Roberta: I mean, I had mine removed surgically under general anesthesia. But to have it bitten off in a Buick...
Jenny Fields: It's lust!

  • Written, directed and narrated by Lee Grant, the documentary "What Sex Am I?" (1984) is a sensitive portrayal that features a female-to-male teacher who lost his job in the 1970s due to prejudice as well as interviews with other transgendered people who faced the typical problems of being a transexual in our modern society.
  • The NBC police comedy THE LAST PRECINCT (1986) featured Randi Brooks as Officer Mel Brubaker, a sexy, male-to-female transexual in a mini-skirt who worked at the 56th Precinct in Los Angeles where all the misfits and malcontents from the city's other precincts were dumped. The Brubaker character was the first transexual to appear in a recurring role on a prime time comedy series. The show only ran 8 episodes, leaving little time for any character development. The series pilot aired after Super Bowl XX. Adam West (of Batman fame) played the Precinct's oblivious commander, Captain Rick Wright. NOTE: The first recurring transexual character on American soaps was actress Carlotta Chang who played the role of Azure C./Lee Chen, a male-to-female transsexual supermodel from 1995-1996 on the ABC soap THE CITY.
  • Episode No 117 "The Outcast" (3/16/1992) on the sci-fi series STAR TREK: THE NEXT GENERATION has Commander William T. Riker (Jonathan Frakes) fall in love with Soren (Melinda Culea), a member of the J'naii, an androgynous race. However, when Soren declares a preference of being female (which is forbidden in her society), a council of judges finds her guilty and brainwash/condition her back into the fold - much to the disappointment of Riker who had mounted a rescue mission to save Soren, only to find he/she no longer feels any thing towards him.
  • The film The Crying Game (1992) tells the tale of a British soldier who escapes his IRA kidnappers and later befriends a London hairdresser named Dil. Becoming romantically involved, Fergus soon discovers that the female he knows as Dil is actually a man. Dil is still loyal to Fergus while Fergus is just freaked out over the whole affair.

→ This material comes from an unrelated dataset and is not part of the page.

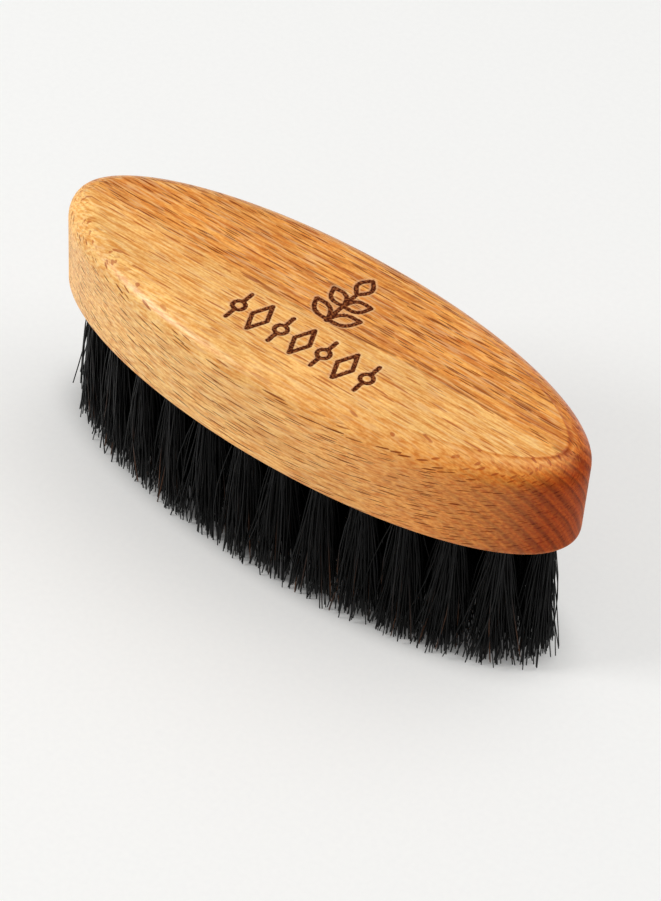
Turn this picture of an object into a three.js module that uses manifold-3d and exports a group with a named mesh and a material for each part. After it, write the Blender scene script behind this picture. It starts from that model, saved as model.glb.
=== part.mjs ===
// Pocket beard brush: an oval hardwood back with bristle tufts set in blind holes.
// Units are millimetres, +Z is up. The origin is on the surface that the brush stands on,
// under the middle of the oval. +X runs along the brush.

import * as THREE from "three";
import { mergeVertices } from "three/addons/utils/BufferGeometryUtils.js";
import Module from "manifold-3d";

const wasm = await Module();
wasm.setup();

// Wooden back
const BACK_LENGTH = 110;
const BACK_WIDTH = 39.8;
const BACK_THICKNESS = 19.1;
const TOP_EDGE_INSET = 4.2;
const TOP_EDGE_DROP = 4.6;
const OUTLINE_STEPS = 96;
const TOP_EDGE_STEPS = 7;

// Bristles and the holes that hold them
const BRISTLE_LENGTH = 30.6;
const HOLE_DIAMETER = 3.8;
const HOLE_DEPTH = 11;
const HOLE_SIDES = 12;
const TUFT_GAP = 0.3;
const TUFT_SIDES = 10;
const FAN_STEPS = 4;
const FAN_SHAPE = 1.6;
const WIDEST_TUFT_RADIUS = 3.9;

// Tufts stand in two oval rings and one row along the middle. A tuft leans outwards: its
// trimmed end is leanX further out than its hole at the end of the oval, and leanY further
// out at its side.
const TUFT_GROUPS = [
  { name: "outer_tuft", count: 26, halfLength: 49.4, halfWidth: 14.3, leanX: 1.5, leanY: 0.4 },
  { name: "inner_tuft", count: 20, halfLength: 41.2, halfWidth: 7.2, leanX: 0.8, leanY: 0.2 },
];
const MIDDLE_ROW = { name: "middle_tuft", count: 8, pitch: 8.2 };

const ARC_LENGTH_DIVISIONS = 2000;

const WOOD = { color: 0xd99a5b, roughness: 0.45, metalness: 0 };
const BRISTLE = { color: 0x14120f, roughness: 0.55, metalness: 0 };

function solidFrom(geometry) {
  const bare = geometry.index ? geometry.toNonIndexed() : geometry.clone();
  bare.deleteAttribute("normal");
  bare.deleteAttribute("uv");
  const merged = mergeVertices(bare, 1e-4);
  const mesh = new wasm.Mesh({
    numProp: 3,
    vertProperties: new Float32Array(merged.attributes.position.array),
    triVerts: new Uint32Array(merged.index.array),
  });
  return new wasm.Manifold(mesh);
}

function geometryFrom(solid) {
  const mesh = solid.getMesh();
  const geometry = new THREE.BufferGeometry();
  geometry.setAttribute("position", new THREE.BufferAttribute(mesh.vertProperties, 3));
  geometry.setIndex(new THREE.BufferAttribute(mesh.triVerts, 1));
  geometry.computeVertexNormals();
  return geometry;
}

// Holes spaced evenly by distance along an oval, the first one at its +X end.
function tuftsOnOval({ name, count, halfLength, halfWidth, leanX, leanY }) {
  const oval = new THREE.EllipseCurve(0, 0, halfLength, halfWidth, 0, 2 * Math.PI);
  oval.arcLengthDivisions = ARC_LENGTH_DIVISIONS;
  const tufts = [];
  for (let i = 0; i < count; i += 1) {
    const hole = oval.getPointAt(i / count);
    const lean = new THREE.Vector2((leanX * hole.x) / halfLength, (leanY * hole.y) / halfWidth);
    tufts.push({ name: `${name}_${String(i + 1).padStart(2, "0")}`, hole, lean });
  }
  return tufts;
}

function tuftsInRow({ name, count, pitch }) {
  const tufts = [];
  for (let i = 0; i < count; i += 1) {
    const hole = new THREE.Vector2((i - (count - 1) / 2) * pitch, 0);
    tufts.push({ name: `${name}_${String(i + 1).padStart(2, "0")}`, hole, lean: new THREE.Vector2() });
  }
  return tufts;
}

// A tuft fans out until it almost meets its nearest neighbour.
function trimmedRadius(tuft, tufts) {
  const end = tuft.hole.clone().add(tuft.lean);
  const distances = tufts
    .filter((other) => other !== tuft)
    .map((other) => other.hole.clone().add(other.lean).distanceTo(end));
  return Math.min(WIDEST_TUFT_RADIUS, (Math.min(...distances) - TUFT_GAP) / 2);
}

// Leans an upright round shape along its tuft, keeping every level section level, and
// moves it to its hole. The tuft's line passes through the hole's centre at the wood's face.
function placeOnTuft(geometry, { hole, lean }) {
  const slopeX = -lean.x / BRISTLE_LENGTH;
  const slopeY = -lean.y / BRISTLE_LENGTH;
  const leaning = new THREE.Matrix4().set(
    1, 0, slopeX, hole.x - slopeX * BRISTLE_LENGTH,
    0, 1, slopeY, hole.y - slopeY * BRISTLE_LENGTH,
    0, 0, 1, 0,
    0, 0, 0, 1,
  );
  return geometry.applyMatrix4(leaning);
}

function drill(tuft) {
  const overshoot = 2;
  const length = HOLE_DEPTH + overshoot;
  const cylinder = new THREE.CylinderGeometry(HOLE_DIAMETER / 2, HOLE_DIAMETER / 2, length, HOLE_SIDES);
  cylinder.rotateX(Math.PI / 2);
  cylinder.translate(0, 0, BRISTLE_LENGTH + HOLE_DEPTH - length / 2);
  return solidFrom(placeOnTuft(cylinder, tuft));
}

// Oval slab with its top edge rounded over and its underside cut flat.
function brushBack(tufts) {
  const outline = new THREE.Shape();
  outline.absellipse(0, 0, BACK_LENGTH / 2, BACK_WIDTH / 2, 0, 2 * Math.PI);
  const slab = new THREE.ExtrudeGeometry(outline, {
    depth: BACK_THICKNESS - TOP_EDGE_DROP,
    curveSegments: OUTLINE_STEPS,
    bevelEnabled: true,
    bevelThickness: TOP_EDGE_DROP,
    bevelSize: TOP_EDGE_INSET,
    bevelOffset: -TOP_EDGE_INSET,
    bevelSegments: TOP_EDGE_STEPS,
  });
  slab.translate(0, 0, BRISTLE_LENGTH);

  const waste = new THREE.BoxGeometry(2 * BACK_LENGTH, 2 * BACK_WIDTH, BRISTLE_LENGTH);
  waste.translate(0, 0, BRISTLE_LENGTH / 2);

  let back = solidFrom(slab).subtract(solidFrom(waste));
  for (const tuft of tufts) {
    back = back.subtract(drill(tuft));
  }
  return new THREE.Mesh(geometryFrom(back), new THREE.MeshStandardMaterial(WOOD));
}

// A tuft is straight inside its hole, then fans out to its trimmed end.
function bristleTuft(tuft, tufts) {
  const rootRadius = HOLE_DIAMETER / 2 - TUFT_GAP;
  const endRadius = trimmedRadius(tuft, tufts);
  const innerEnd = BRISTLE_LENGTH + HOLE_DEPTH - TUFT_GAP;

  const profile = [new THREE.Vector2(0, 0)];
  for (let i = 0; i <= FAN_STEPS; i += 1) {
    const height = i / FAN_STEPS;
    const radius = rootRadius + (endRadius - rootRadius) * (1 - height) ** FAN_SHAPE;
    profile.push(new THREE.Vector2(radius, height * BRISTLE_LENGTH));
  }
  profile.push(new THREE.Vector2(rootRadius, innerEnd), new THREE.Vector2(0, innerEnd));

  const fan = new THREE.LatheGeometry(profile, TUFT_SIDES);
  fan.rotateX(Math.PI / 2);
  return new THREE.Mesh(placeOnTuft(fan, tuft), new THREE.MeshStandardMaterial(BRISTLE));
}

const tufts = [...TUFT_GROUPS.flatMap(tuftsOnOval), ...tuftsInRow(MIDDLE_ROW)];

const brush = new THREE.Group();
const back = brushBack(tufts);
back.name = "brush_back";
brush.add(back);
for (const tuft of tufts) {
  const mesh = bristleTuft(tuft, tufts);
  mesh.name = tuft.name;
  brush.add(mesh);
}

export default brush;
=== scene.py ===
"""Oval pocket beard brush: an oiled beech back with a burnt ornament, and tufts of black bristle.

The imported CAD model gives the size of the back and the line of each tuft. Here the back gets
its fine surface and its wood, each tuft becomes separate bristles, and wire anchors sit in the
bottoms of the holes.
Everything is in metres; +X runs along the brush and +Z points up.
"""

import math

import bpy
import numpy as np
from mathutils import Matrix, Vector
from mathutils.geometry import delaunay_2d_cdt


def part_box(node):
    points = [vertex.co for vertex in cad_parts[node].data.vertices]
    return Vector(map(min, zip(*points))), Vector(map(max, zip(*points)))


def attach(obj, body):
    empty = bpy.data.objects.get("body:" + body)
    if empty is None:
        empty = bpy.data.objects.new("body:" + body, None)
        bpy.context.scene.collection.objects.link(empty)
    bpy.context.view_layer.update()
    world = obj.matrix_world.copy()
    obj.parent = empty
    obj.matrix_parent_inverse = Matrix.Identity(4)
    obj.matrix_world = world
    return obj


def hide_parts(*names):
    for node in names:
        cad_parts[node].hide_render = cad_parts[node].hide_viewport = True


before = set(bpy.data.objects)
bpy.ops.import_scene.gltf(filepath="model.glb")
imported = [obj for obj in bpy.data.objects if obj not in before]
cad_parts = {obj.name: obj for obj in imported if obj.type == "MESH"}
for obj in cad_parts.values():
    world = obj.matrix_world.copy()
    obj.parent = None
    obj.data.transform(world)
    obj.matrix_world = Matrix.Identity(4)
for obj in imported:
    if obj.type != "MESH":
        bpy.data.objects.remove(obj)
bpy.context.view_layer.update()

MM = 0.001

# The back: its box is read from the CAD model, the other sizes repeat those of its source
BACK_LOW, BACK_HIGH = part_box("brush_back")
HALF_LENGTH = BACK_HIGH.x
HALF_WIDTH = BACK_HIGH.y
FACE_HEIGHT = BACK_LOW.z
TOP_HEIGHT = BACK_HIGH.z
TOP_EDGE_INSET = 4.2 * MM
TOP_EDGE_DROP = 4.6 * MM
HOLE_RADIUS = 1.9 * MM
HOLE_DEPTH = 11 * MM

# Fine surface of the back
TOP_EDGE_SWEEP = math.radians(80)
TOP_EDGE_STEPS = 10
SHOULDER_DEPTH = 0.11 * MM
SHOULDER_WIDTH = 0.06 * MM
SHOULDER_START = 8 * MM
SHOULDER_RISE = 30 * MM
LOWER_EDGE_RADIUS = 0.5 * MM
LOWER_EDGE_STEPS = 4
WALL_STEPS = 8
HOLE_SIDES = 24
MOUTH_CHAMFER = 0.12 * MM
DRILL_POINT = 0.8 * MM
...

  • Armistead Maupin's 1993 PBS mini-series TALES OF THE CITY (based on his novel "A Man I Dreamt Up") depicts a group of San Francisco bohemians presided over by Mrs. Anna Madrigal (Olympia Dukakis), a pot-smoking, transexual landlady who serves as an unlikely mentor to her young tenants. The series continued with MORE TALES OF THE CITY (1998) and FURTHER TALES OF THE CITY (2001).
  • The film Different for Girls (1996) features former Seventies schoolmates Karl Foyle (Steven Mackintosh) and Paul Prentice (Ropert Graves) who meet again in present-day London. But now Karl is called Kim, a postoperative female transsexual. Over time, Kim and Paul begin to fall in love but not without some trouble along the way.
  • The documentary You Don't Know Dick: Courageous Hearts of Transexual Men (1996) follow the story of Lyle, Max, Michael, Steven, Ted, and James, all of whom were born female. Sharing stories of childhood, friends, coworkers and parents, the transexual men express the joys and tribulations that they have experienced in their lives.
  • The film Boys Don't Cry (1999) starred Hilary Swank as a female-to-male transsexual name Brandon Teena who lived quietly and happily in a small Nebraska town until a friend learns that Brandon is actually a girl named Teena Brandon and betrays her secret with tragic results.
  • Brandi Wrestles FinchThe NBC series JUST SHOOT ME featured a story line in which Dennis Finch (David Spade) meets up with an old school chum named Bert only to discover that "he" is now a male-to-female transexual named Brandi (played by Jenny McCarthy on episode No 5-06 "Brandi, You're a Fine Girl" (11/16/2000). Brandi returned on episode No. 7-17 "There's Something about Allison" (7/12/2003) to escort Finch to their high school reunion. A similar plot was used earlier on the CBS series BECKER when Dr. John Becker (Ted Danson) receives phone calls from a woman he doesn't know, then ends up meeting her only to learn that the woman (Nicky) is actually a male childhood friend who had a sex change A surprised Becker tells his friend "You couldn't have just been gay like everyone else?" (Episode No. 29 "He Said, She Said" 11/1/1999).

  • During the fall sweeps in 2000, David E. Kelley's Emmy Award-winning comedy, ALLY MCBEAL featured a male-to-female transgender character in a three-part story arc that aired on Oct. 30, Nov. 6 and Nov. 13. The story followed Cindy, a transgender woman who hires Ally's law firm to sue her place of employment because she does not want to take a mandatory physical. Attorney Mark falls for Cindy not aware she was a transgender woman. When he learns, he becomes hostile, and dumps her. He later realizes that he loves her and wants to continue the relationship saying, "I can't see you as anything but a woman."